DATA EXCERPT:
>>>

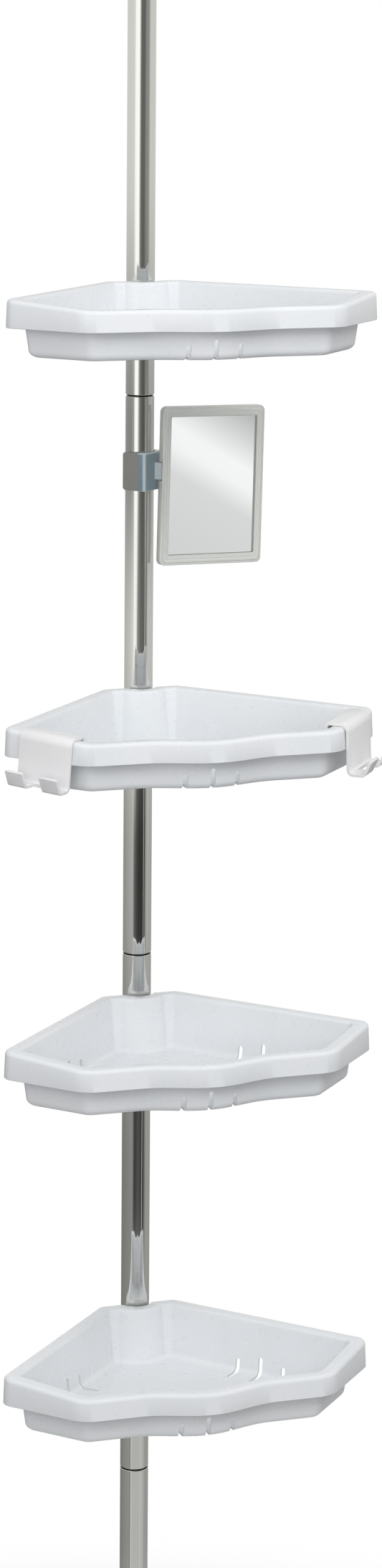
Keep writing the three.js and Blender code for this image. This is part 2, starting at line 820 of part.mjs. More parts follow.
// Path of the middle of a hook's strip as [outwards, up] pairs, from the lip in the basin over the rim, down
// the plate and out to the tip of a prong, with the rim's outer edge and its top at 0
function hookPath() {
  const half = hookThickness / 2;
  const lip = -rimWidth - basinDraft * hookLipDepth / basinDepth - lipRound / 2 - hookGap - half;
  const lipBend = hookLipBend - half;
  const top = hookGap + half;
  const plate = skirtFlare + hookGap + half;
  const topBend = hookTopBend - half;
  const floorBend = hookFloorBend - half;
  const floor = half - hookPlateDepth;
  const end = plate + hookProngReach - floorBend;
  const prong = arc(end, floor + floorBend, floorBend, 270, 360 - hookProngLean, arcSteps);
  const [x, y] = prong[arcSteps];
  const tip = hookProngRise - hookPlateDepth;
  return [
    [lip, -hookLipDepth],
    ...arc(lip + lipBend, top - lipBend, lipBend, 180, 90, arcSteps / 2),
    ...arc(plate - topBend, top - topBend, topBend, 90, 0, arcSteps),
    ...arc(plate + floorBend, floor + floorBend, floorBend, 180, 270, arcSteps),
    ...prong,
    [x + (tip - y) * Math.tan(degrees(hookProngLean)), tip],
  ];
}

// Straight part of the tray's right end side, which a hook hangs on: its ends near the tip and near the front
function hookLine() {
  return trayHalfOutline(0).endLine;
}

// Double hook: a bent strip, outwards along +X and its width along Y, cut beyond its plate into two prongs
function hookGeometry() {
  const [start, finish] = hookLine();
  const width = start.distanceTo(finish) - 2 * hookSideRoom;
  const prongWidth = width * hookProngShare;
  const outline = stripOutline(hookPath(), hookThickness);
  const strip = prism(outline, -width / 2, width / 2).rotateX(degrees(90));
  const root = skirtFlare + hookGap + hookThickness;
  const far = root + hookProngReach + hookProngRise;
  const top = hookProngRise - hookPlateDepth + hookThickness / 2 * Math.sin(degrees(hookProngLean));
  const side = width / 2 + cutOverrun;
  const waste = toSolid(block(root, far, -side, side, -hookPlateDepth - cutOverrun, top + cutOverrun));
  const prongs = [-1, 1].map((way) => {
    const face = roundedRectangle(prongWidth, 2 * hookProngRise, hookTipRound);
    const prong = alongX(prism(face, root - cutOverrun, far + cutOverrun));
    return toSolid(prong.translate(0, way * (width - prongWidth) / 2, top - hookProngRise));
  });
  return fromSolid(toSolid(strip).subtract(waste.subtract(prongs[0]).subtract(prongs[1])));
}

// Place of a hook on the tray's end side, the way that it looks and the slope of the rim along it
function endSide(side) {
  const across = tipHalfWidth - cornerHalfWidth;
  const forwards = frontDepth - tipDepth;
  const outward = new THREE.Vector2(forwards, -across).angle();
  const [start, finish] = hookLine();
  const { x, y } = start.clone().lerp(finish, hookPlaceShare);
  return {
    x: side * x,
    y,
    turn: side > 0 ? outward : Math.PI - outward,
    slope: side * Math.atan(rimFall / Math.hypot(across, forwards)),
  };
}

function named(name, geometry, material) {
  const mesh = new THREE.Mesh(geometry, material);
  mesh.name = name;
  return mesh;
}

function at(object, x, y, z) {
  object.position.set(x, y, z);
  return object;
}

function buildPole() {
  const group = new THREE.Group();
  const bottoms = [footSeat + fitGap, ...sectionTops.slice(0, 3)];
  bottoms.forEach((bottom, i) => {
    const geometry = poleSectionGeometry(i === 0 ? bottom : bottom + fitGap, sectionTops[i], i > 0);
    group.add(named(`pole_section_${i + 1}`, geometry, finishes.chrome));
  });
  group.add(named('guide_collar', guideCollarGeometry(), finishes.foot));
  group.add(named('floor_foot_grip', gripGeometry(), finishes.grip));
  const foot = named('floor_foot', footGeometry(poleRadius), finishes.foot);
  group.add(at(foot, 0, 0, gripThickness + fitGap));
  return group;
}

function buildTelescope() {
  const group = new THREE.Group();
  const plunger = named('plunger_tube', plungerTubeGeometry(), finishes.chrome);
  const plugTongue = plungerRadius - plungerWall - fitGap;
  const plugBottom = plungerBottom - fitGap - plugHeight;
  const plug = at(named('plunger_plug', plugGeometry(plugTongue), finishes.plug), 0, 0, plugBottom);
  const springBottom = plugBottom - fitGap - springLength;
  const spring = springGeometry();
  console.log(`spring: least gap between its turns ${springSelfGap(spring).toFixed(2)} mm`);
  const seatTongue = springRadius - springWireRadius - 2 * fitGap;
  const seat = named('spring_seat', plugGeometry(seatTongue), finishes.plug);
  const ceilingFoot = named('ceiling_foot', footGeometry(plungerRadius), finishes.foot);
  ceilingFoot.rotation.x = Math.PI;
  const ceilingGrip = named('ceiling_foot_grip', gripGeometry(), finishes.grip);
  group.add(plunger, plug, at(named('tension_spring', spring, finishes.spring), 0, 0, springBottom));
  group.add(at(seat, 0, 0, springBottom - fitGap - plugHeight));
  group.add(at(ceilingFoot, 0, 0, overallHeight - gripThickness - fitGap));
  group.add(at(ceilingGrip, 0, 0, overallHeight - gripThickness));
  return group;
}

function buildTrays() {
  const group = new THREE.Group();
  ['bottom_tray', 'lower_tray', 'upper_tray', 'top_tray'].forEach((name, i) => {
    const level = at(new THREE.Group(), 0, 0, trayHeights[i]);
    level.add(named(name, trayGeometry(), finishes.tray));
    level.add(named(`${name}_sleeve_left`, sleeveGeometry(-1), finishes.sleeve));
    level.add(named(`${name}_sleeve_right`, sleeveGeometry(1), finishes.sleeve));
    group.add(level);
  });
  return group;
}

function buildHooks() {
  const group = new THREE.Group();
  [['left_hook', -1], ['right_hook', 1]].forEach(([name, side]) => {
    const { x, y, turn, slope } = endSide(side);
    const geometry = hookGeometry().rotateX(slope);
    const hook = at(named(name, geometry, finishes.hook), x, y, trayHeights[2] - rimFall * fallShare(y));
    hook.rotation.z = turn;
    group.add(hook);
  });
  return group;
}

function buildMirror() {
  const group = at(new THREE.Group(), 0, 0, clipMiddle);
  const clip = new THREE.Group();
  clip.rotation.z = degrees(clipTurn);
  clip.add(named('mirror_clip', mirrorClipGeometry(), finishes.clip));
  clip.add(named('mirror_clip_liner', linerGeometry(), finishes.plug));
  const mirror = at(new THREE.Group(), barrelRight, -barrelFront, 0);
  mirror.rotation.set(0, degrees(mirrorLean), degrees(mirrorTurn));
  mirror.add(named('mirror_frame', mirrorFrameGeometry(), finishes.clearPlastic));
  mirror.add(named('mirror_glass', mirrorGlassGeometry(), finishes.mirror));
  mirror.add(named('mirror_back', mirrorBackGeometry(), finishes.mirrorBack));
  mirror.add(named('mirror_pivot_pin', pinGeometry(), finishes.spring));
  group.add(clip, mirror);
  return group;
}

const unit = new THREE.Group();
unit.add(buildPole(), buildTelescope(), buildTrays(), buildHooks(), buildMirror());

export default unit;
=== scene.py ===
"""Tension pole shelf unit: four corner trays, a swinging mirror and two double hooks on a sprung pole.

The classes hold their sizes in millimetres, as fields, unless a comment says otherwise. A mesh is made in
metres, at its place in the CAD frame.
"""

import logging  # noqa: E402
import math  # noqa: E402
from dataclasses import dataclass  # noqa: E402
from enum import Enum  # noqa: E402

import bpy  # noqa: E402
from mathutils import Matrix, Vector  # noqa: E402


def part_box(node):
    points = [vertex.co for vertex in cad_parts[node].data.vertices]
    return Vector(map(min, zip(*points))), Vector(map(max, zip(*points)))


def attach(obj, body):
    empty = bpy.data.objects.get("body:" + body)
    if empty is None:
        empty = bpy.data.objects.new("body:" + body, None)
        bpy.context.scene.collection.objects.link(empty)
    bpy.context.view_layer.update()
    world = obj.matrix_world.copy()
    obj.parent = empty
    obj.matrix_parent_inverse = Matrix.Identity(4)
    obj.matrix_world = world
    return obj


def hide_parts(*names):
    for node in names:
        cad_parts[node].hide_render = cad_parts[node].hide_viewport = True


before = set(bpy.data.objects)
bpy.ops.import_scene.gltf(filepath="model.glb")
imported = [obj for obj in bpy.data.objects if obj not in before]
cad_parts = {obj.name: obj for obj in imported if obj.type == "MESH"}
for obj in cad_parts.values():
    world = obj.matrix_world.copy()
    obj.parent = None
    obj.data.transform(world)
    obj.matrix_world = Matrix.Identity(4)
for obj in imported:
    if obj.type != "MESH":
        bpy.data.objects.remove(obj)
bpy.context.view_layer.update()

log = logging.getLogger("shelf_unit")

Piece = bpy.types.Object
Socket = bpy.types.NodeSocket
Pair = tuple[float, float]
Triple = tuple[float, float, float]

MM = 0.001
FIT = 0.3
POLE_RADIUS = 12.7
PLUNGER_RADIUS = 10.4
TUBE_WALL = 1.0
HINGE = (17.6, -16.5)
ARM_HEIGHT = 15.0
# How far a cutter reaches past what it cuts
PAST = 2.0
# Points that lie nearer to each other are merged
MERGE = 0.005
# Usual range of a noise value
NOISE_RANGE = (0.3, 0.7)
# Cosine between the plain and the rounded normal, away from an edge and at it
EDGE_COSINES = (0.99, 0.8)


class Side(Enum):
    """Which side of the unit a piece is on, with the sign of its X."""

    LEFT = -1
    RIGHT = 1


class Slot(Enum):
    """The record's material slots."""

    CHROME = "chrome"
    TRAY = "tray_plastic"
    HOOK = "hook_plastic"
    SLEEVE = "sleeve_plastic"
    FOOT = "foot_plastic"
    RUBBER = "foot_rubber"
    PLUG = "plug_plastic"
    LINER = "liner_rubber"
    STEEL = "steel_wire"
    FRAME = "frame_plastic"
    CLIP = "clip_plastic"
    MIRROR = "mirror"
    COVER = "cover_plastic"


# Places and turns


def top_of(node: str) -> float:
    """Height of a CAD node's highest point, in millimetres."""
    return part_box(node)[1][2] / MM


def bottom_of(node: str) -> float:
    """Height of a CAD node's lowest point, in millimetres."""
    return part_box(node)[0][2] / MM


def middle_of(node: str) -> float:
    """Height of a CAD node's middle, in millimetres."""
    return (top_of(node) + bottom_of(node)) / 2


def at(x: float = 0.0, y: float = 0.0, z: float = 0.0) -> Matrix:
    """Move to a place."""
    return Matrix.Translation((x, y, z))


def turned(degrees: float, axis: str) -> Matrix:
    """Turn in degrees about an axis."""
    return Matrix.Rotation(math.radians(degrees), 4, axis)


# Stands an extruded outline up: its X runs along Y, its Y upwards and its height along X
STAND = turned(90, "Z") @ turned(90, "X")


# Outlines


def arc(x: float, y: float, radius: float, start: float, end: float, steps: int) -> list[Pair]:
    """Points of an arc.

    Args:
        x: Centre, first coordinate.
        y: Centre, second coordinate.
        radius: Radius of the arc.
        start: Angle of the first point, in degrees.
        end: Angle of the last point, in degrees.
        steps: Number of chords.

    Returns:
        The points, both ends included.
    """
    angles = [math.radians(start + (end - start) * i / steps) for i in range(steps + 1)]
    return [(x + radius * math.cos(a), y + radius * math.sin(a)) for a in angles]


def circle(x: float, y: float, radius: float, count: int) -> list[Pair]:
    """Closed circle with a number of points."""
    return arc(x, y, radius, 0, 360 - 360 / count, count - 1)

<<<

GIVEN INSTRUCTION: Provide an exact reproduction of only those lines that start at the line containing "obj.matrix_world = world" and end at the line containing "Triple = tuple[float, float, float]", inclusive.

RESPONSE FOR THIS EXERCISE:
    obj.matrix_world = world
    return obj


def hide_parts(*names):
    for node in names:
        cad_parts[node].hide_render = cad_parts[node].hide_viewport = True


before = set(bpy.data.objects)
bpy.ops.import_scene.gltf(filepath="model.glb")
imported = [obj for obj in bpy.data.objects if obj not in before]
cad_parts = {obj.name: obj for obj in imported if obj.type == "MESH"}
for obj in cad_parts.values():
    world = obj.matrix_world.copy()
    obj.parent = None
    obj.data.transform(world)
    obj.matrix_world = Matrix.Identity(4)
for obj in imported:
    if obj.type != "MESH":
        bpy.data.objects.remove(obj)
bpy.context.view_layer.update()

log = logging.getLogger("shelf_unit")

Piece = bpy.types.Object
Socket = bpy.types.NodeSocket
Pair = tuple[float, float]
Triple = tuple[float, float, float]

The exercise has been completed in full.